Eddie Murphy used to be funny. When I first heard Delirious many years ago I laughed until my sides ached. Where’s my Eddie Murphy? He sure isn’t anywhere to be found in Daddy Day Care. This Eddie Murphy is reduced to trying to get a laugh out of getting kicked in the shin by a four year old. That’s just sad. His trademark laugh is still there, but the rest of the performance has no sparkle, no enthusiasm. He says his lines, he makes his faces, and he has his thoughtful Dad/Son moments (cringe-worthy at best). But he isn’t funny. He’s on autopilot and it shows.

Most of the other performances are equally lackluster. Jeff Garlin is a little more animated as Phil, but his character is pretty much limited to the “fat guy lying on the sofa”. The few scenes in which he actually does something are all right, but nothing special. Of course the movie must have a villain, in this case tragically supplied by Anjelica Huston as Mrs. Harridan, headmistress of the competing preschool. Get it? She’s a mean, bitter, nasty lady and her name is Mrs. Harridan! Oh, it’s so clever I almost smiled. Well, not really. Again, there isn’t a single aspect of the character that isn’t easily anticipated, nor is there one that is in any way entertaining. She isn’t really scary, she isn’t funny, and her competition with the Murphy character is beyond unbelievable. In one scene she and her assistant (the always disturbingly unwelcome Lacey Chabert) sabotage a fundraiser at the Daddy Day Care. Put in trench coats and dark glasses to do their nefarious work, the entire scene is just pathetic and sad. Huston is not in the least helped by the fact that her hair, makeup and wardrobe make her look like a man in drag. The kids are, well, movie kids. Precocious, annoying, prone to dialogue far beyond their years, for the most part interchangeable. Not good.

There is one bright light shining within this morass of mediocrity, and that light goes by the name of Steve Zahn. Always a welcome presence, Zahn plays Marvin, a geek from the old workplace of Charlie. He makes his way into Daddy Day Care and shows the idiot Daddies how to get along with the kids.
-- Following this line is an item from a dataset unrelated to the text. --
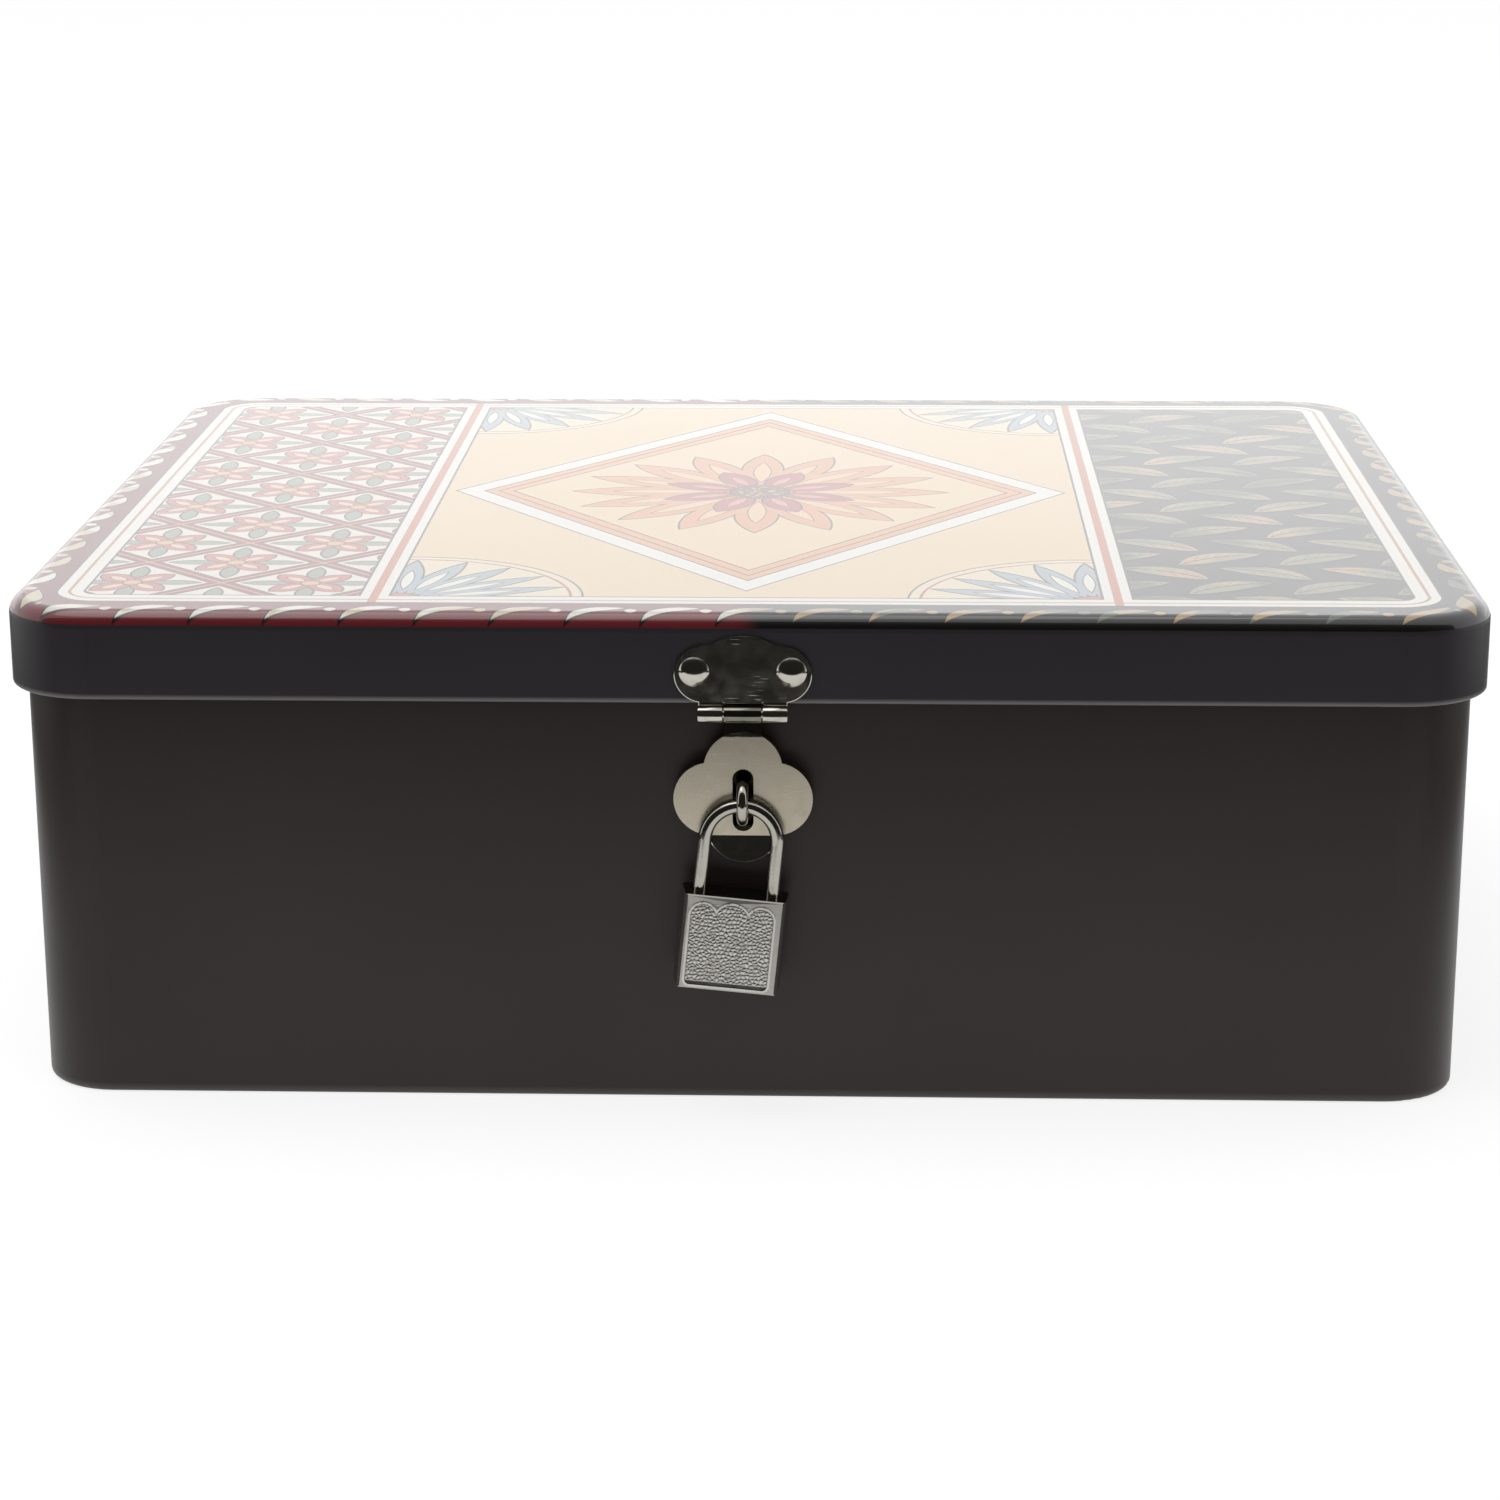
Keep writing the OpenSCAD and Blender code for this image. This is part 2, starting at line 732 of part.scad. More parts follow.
// Outline of the panel on the front, drawn in by inset: round lower corners, three scallops above
module panel_outline(inset) {
    top = case_top - panel_top_margin;
    side_z = top - panel_side_drop - panel_side_r;
    r = panel_corner_r - inset;
    translate([panel_x, 0]) {
        translate([0, top - panel_mid_r]) circle(panel_mid_r - inset);
        for (s = [-1, 1]) {
            translate([s * panel_side_x, side_z]) circle(panel_side_r - inset);
            translate([s * panel_corner_x, panel_corner_z]) circle(r);
        }
        translate([-panel_half_w + inset, panel_corner_z])
            square([2 * (panel_half_w - inset), side_z - panel_corner_z]);
        translate([-panel_corner_x, panel_corner_z - r]) square([2 * panel_corner_x, r]);
    }
}

module padlock_case_front() {
    color(zinc) hanging() {
        case_half(-1);
        upright(case_t / 2 + panel_line_h, panel_line_h + weld) difference() {
            panel_outline(0);
            panel_outline(panel_line_w);
        }
    }
}

module padlock_case_back() {
    color(zinc) hanging() case_half(1);
}

module padlock_plug() {
    color(nickel) hanging() translate([plug_x, 0, 0]) {
        difference() {
            translate([0, 0, case_bottom]) cylinder(r = plug_r, h = plug_top - case_bottom);
            translate([-keyway_w / 2, -keyway_l / 2, case_bottom - past])
                cube([keyway_w, keyway_l, keyway_depth + past]);
        }
        translate([crank_r * cos(crank_angle), crank_r * sin(crank_angle), plug_top - weld])
            cylinder(r = crank_pin_r, h = crank_top - plug_top + weld);
    }
}

module padlock_latch() {
    tail_t = latch_tail_r - latch_tail_l;
    color(nickel) hanging() {
        translate([latch_tail_l, -latch_half_w, latch_top - latch_t])
            cube([latch_tip_x - latch_tail_l, 2 * latch_half_w, latch_t]);
        translate([latch_tail_l, latch_tail_y0, latch_tail_bottom])
            cube([tail_t, latch_tail_y1 - latch_tail_y0, latch_top - latch_tail_bottom]);
        translate([latch_tail_l, -latch_half_w, latch_spring_z - post_half_h])
            cube([tail_t, latch_half_w + latch_tail_y1, latch_top - latch_spring_z + post_half_h]);
    }
}

// A round wire wound into a coil round +Z, from z = 0 to z = height
module coil(coil_r, wire_r, height, turns) {
    steps = coil_steps * turns;
    sides = coil_sides;
    rise = height - 2 * wire_r;
    points = [
        for (i = [0:steps], k = [0:sides - 1])
            let (a = 360 * turns * i / steps, b = 360 * k / sides)
                [
                    (coil_r + wire_r * cos(b)) * cos(a),
                    (coil_r + wire_r * cos(b)) * sin(a),
                    wire_r + rise * i / steps + wire_r * sin(b)
                ]
    ];
    walls = [
        for (i = [0:steps - 1], k = [0:sides - 1])
            let (p = i * sides + k, q = i * sides + (k + 1) % sides)
                each [[p, q, q + sides], [p, q + sides, p + sides]]
    ];
    low_end = [for (k = [1:sides - 2]) [0, k + 1, k]];
    high_end = [for (k = [1:sides - 2]) [steps * sides, steps * sides + k, steps * sides + k + 1]];
    polyhedron(points, concat(low_end, walls, high_end));
}

module latch_spring() {
    color(spring_steel) hanging() translate([post_x1, 0, latch_spring_z]) rotate([0, 90, 0])
        coil(latch_spring_r, spring_wire_r, latch_tail_l - post_x1, latch_spring_turns);
}

module heel_spring() {
    floor_z = case_bottom + case_top_wall;
    color(spring_steel) hanging() translate([-leg_x, 0, floor_z])
        coil(heel_spring_r, heel_wire_r, heel_bottom - floor_z, heel_spring_turns);
}

module retaining_pin() {
    color(spring_steel) hanging() bar_y(retain_x, retain_z, retain_r, -retain_half_l, retain_half_l);
}

module case_rivet(p) {
    color(zinc) hanging() bar_y(p[0], p[1], case_rivet_r, -case_t / 2 + case_rivet_tip, case_t / 2);
}

base_wall();
base_bottom();
staple_plate();
staple();
staple_rivet_left();
staple_rivet_right();
lid_shell();
hasp_plate();
hasp_rivet_left();
hasp_rivet_right();
hasp_pin();
hasp_flap();
for (side = [["left", -1], ["right", 1]]) {
    x = side[1] * hinge_x;
    name = str("hinge_", side[0]);
    hinge_lid_leaf(x);
    hinge_base_leaf(x);
    hinge_rear_pin(x);
    for (place = [["outer", -side[1]], ["inner", side[1]]]) {
        hinge_rivet(x, place[1], upper_rivet_z, skirt_y, plate_t);
        hinge_rivet(x, place[1], lower_rivet_z, wall_y, leaf_t);
    }
}
shackle();
padlock_case_front();
padlock_case_back();
padlock_plug();
padlock_latch();
latch_spring();
heel_spring();
retaining_pin();
case_rivet(case_rivet_left);  // padlock_rivet_left
case_rivet(case_rivet_right);  // padlock_rivet_right
case_rivet(case_rivet_upper);  // padlock_rivet_upper
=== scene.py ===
import json
import math
import random

import bmesh
import bpy
import numpy as np
from mathutils import Matrix, Vector


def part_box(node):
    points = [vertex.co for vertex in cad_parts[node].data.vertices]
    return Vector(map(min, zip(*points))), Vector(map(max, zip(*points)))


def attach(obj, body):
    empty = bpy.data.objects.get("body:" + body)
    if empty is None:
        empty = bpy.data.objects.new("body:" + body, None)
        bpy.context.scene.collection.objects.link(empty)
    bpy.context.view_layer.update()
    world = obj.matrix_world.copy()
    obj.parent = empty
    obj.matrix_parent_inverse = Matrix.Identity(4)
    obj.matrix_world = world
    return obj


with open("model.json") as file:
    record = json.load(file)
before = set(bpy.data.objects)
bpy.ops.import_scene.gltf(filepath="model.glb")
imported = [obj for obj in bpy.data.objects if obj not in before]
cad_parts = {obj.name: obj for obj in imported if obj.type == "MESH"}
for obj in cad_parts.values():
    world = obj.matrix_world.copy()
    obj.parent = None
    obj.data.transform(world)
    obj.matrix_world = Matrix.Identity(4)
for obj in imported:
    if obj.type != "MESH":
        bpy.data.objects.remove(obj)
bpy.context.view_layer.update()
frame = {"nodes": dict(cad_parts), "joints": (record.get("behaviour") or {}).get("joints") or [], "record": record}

MM = 0.001

# The camera, from a fit to the box's outline in the photograph
CAMERA_PLACE = (0.0237783, -0.8125948, 0.2759261)
CAMERA_PITCH = -0.2797
CAMERA_YAW = 0.0321
CAMERA_ROLL = -0.0026
CAMERA_LENS = 87.307
CAMERA_SENSOR = 36.0

# Where the dark room begins in front of the box and beside it, as polished metal shows it, and
# how much its walls glow
DARK_ROOM_Y = -0.3
DARK_SIDE_X = 0.31
DARK_GLOW = 0.024

# How white the floor looks, how much of the light that falls on it comes back, and how much light
# comes from all round
FLOOR_GLOW = 0.78
FLOOR_GREY = 0.4
AMBIENT = 0.5

# How far the flap's neck reaches below its hinge pin; the neck carries painted shade
NECK_H = 4.7

# The lowest lobe of the plate behind the flap
LOW_LOBE_R = 7.5

# The lid: its corners seen from above, how far the print comes down over its rounded edge, the
# width of the printed rim, and where the panels to the left and right begin and have their middle
LID_CORNER_R = 19.0
PRINT_DROP = 2.6
LID_RIM_W = 9.5
PANEL_SPLIT_X = 75.0
SIDE_PANEL_X = 108.0

# The panel on the padlock's case: its raised line has three lobes at the top, and a gutter with painted
# shadow runs along its foot
PANEL_X = -0.3
PANEL_HALF_W = 8.8
PANEL_TOP_MARGIN = 1.0
PANEL_LOW_MARGIN = 0.5
PANEL_CORNER_R = 1.5
PANEL_SIDE_R = 3.0
PANEL_SIDE_X = 5.8
PANEL_SIDE_DROP = 0.25
PANEL_MID_R = 3.9
PANEL_LINE_W = 0.45
PANEL_GUTTER_H = 0.65

# The pebbles inside that panel, and the grid that they are raised on
PEBBLE_PITCH = 0.8
PEBBLE_HEIGHT = 0.2
PEBBLE_SEED = 7
PEBBLE_GRID = 0.1


def joint(name):
    """The record of a joint."""
    return next(j for j in frame["joints"] if j["name"] == name)


def tint(code):
    """Linear colour, with alpha, of a hex colour."""
    parts = [int(code[i:i + 2], 16) / 255 for i in (1, 3, 5)]
    return [c / 12.92 if c <= 0.04045 else ((c + 0.055) / 1.055) ** 2.4 for c in parts] + [1.0]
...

He wears Star Trek uniforms, speaks Klingon and is more or less the only thing that saves this movie from being a complete disaster. His part is not large, but in each of his scenes he manages to actually create a character in Marvin, something none of the other performers can claim. His first scene, in which he argues his personal unwillingness to portray a stalk of broccoli, is funnier than any scene Murphy has in the entire film. Even in the usual self-congratulatory DVD extras where the actors all gloat about how richly rewarding this experience has been for them, Zahn is smart, self-deprecating and funny. How he got roped into this film is beyond me, but for the sake of this tired viewer, I’m glad he did. He and he alone is responsible for Daddy Day Care receiving two stars instead of one.

Overall, writer Geoff Rodkey and director Steve Carr dish up a boring, unfunny, unoriginal film in Daddy Day Care. Murphy is dull and listless, I’m actively embarrassed for Huston, and no one else even merits that much attention (with the exception of the aforementioned Zahn).  If you must see Daddy Day Care, mute the sound when Zahn isn’t on screen, and gather a group of little boys to laugh at the poop scene. It’s really the best you can hope for.